Apatite and zircon fission–track data from crystalline rocks collected along an east–to–west elevational profile across the Bucaramanga strike–slip fault in the Cepitá area and thermal history modeling show the four–stage thermal history of the southwestern Santander Massif of the northern Andes in Colombia. A 60 my phase of burial heating from the Late Jurassic to the Late Cretaceous was followed by three cooling phases beginning in approximately 65–60 Ma, which were related to regional tectonic events. The Late Cretaceous – early Paleocene accretion of an island arc and interactions of the Caribbean Plate with the northwestern South America plate first triggered the surface uplift and erosional exhumation of the Santander Massif. During the late Oligocene – early Miocene, the collision of the Panamá–Chocó Block with northwestern South America caused an acceleration in the cooling and exhumation of the Santander Massif and differential surface uplift to the east and west of the Bucaramanga Fault in the Cepitá area. The present–day topography of the Santander Massif probably formed at that time. Locally recorded late Miocene cooling may be related to movement on the secondary fault pattern in the study area or minor magmatic activity.
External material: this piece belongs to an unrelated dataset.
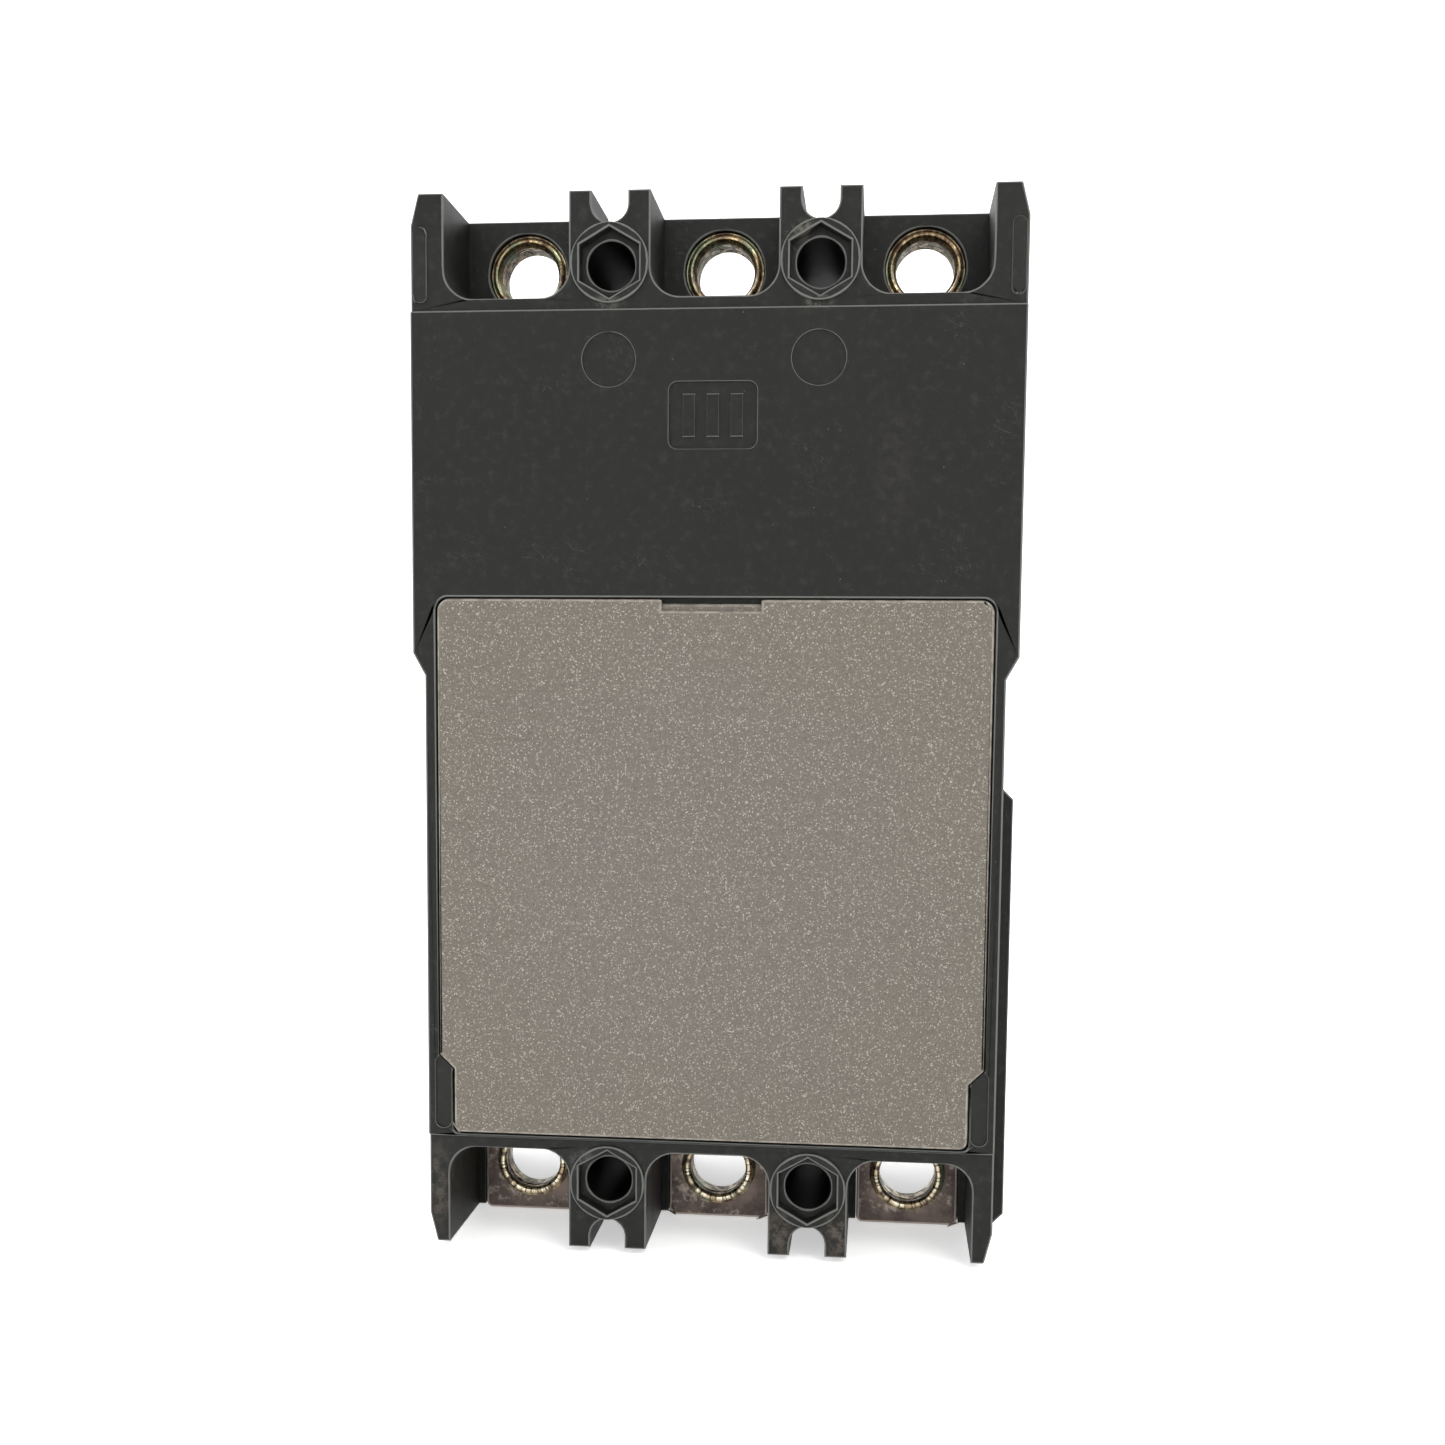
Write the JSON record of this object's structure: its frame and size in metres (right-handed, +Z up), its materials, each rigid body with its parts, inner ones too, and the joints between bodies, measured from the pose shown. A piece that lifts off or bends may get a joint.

Keywords: exhumation, fission–track analysis, Santander Massif, Bucaramanga Fault, thermal modeling.

Datos de huellas de fisión en apatito y zircón de rocas cristalinas colectadas a lo largo de un perfil de elevación este–oeste a través de la Falla de Bucaramanga, falla de rumbo, en el área de Cepitá y el modelamiento de la historia termal muestran una historia termal en cuatro etapas para el suroeste del Macizo de Santander de los Andes del norte en Colombia. A los 60 millones de años, una fase de calentamiento por enterramiento desde el Jurásico Tardío al Cretácico Tardío fue seguida por tres fases de enfriamiento que comenzaron aproximadamente a los 65–60 Ma, y están relacionadas con eventos tectónicos regionales. En el Cretácico Tardío–Paleoceno temprano, la acreción de un arco de islas y las interacciones de la Placa del Caribe con el noroccidente de la Placa de Suramérica desencadenaron el primer levantamiento de superficie y la exhumación erosiva del Macizo de Santander. Durante el final del Oligoceno y el Mioceno temprano, la colisión del Bloque Panamá–Chocó con el noroeste de Suramérica provocó la aceleración del enfriamiento y de la exhumación del Macizo de Santander y la elevación diferencial de la superficie al este y al oeste de la Falla de Bucaramanga en el área de Cepitá. Probablemente, la topografía actual del Macizo de Santander se formó en ese momento. El enfriamiento del Mioceno tardío registrado localmente puede estar relacionado con el movimiento en el patrón de falla secundaria en el área de estudio o con la actividad magmática menor.

Palabras clave: exhumación, análisis de huellas de fisión, Macizo de Santander, Falla de Bucaramanga, modelamiento termal.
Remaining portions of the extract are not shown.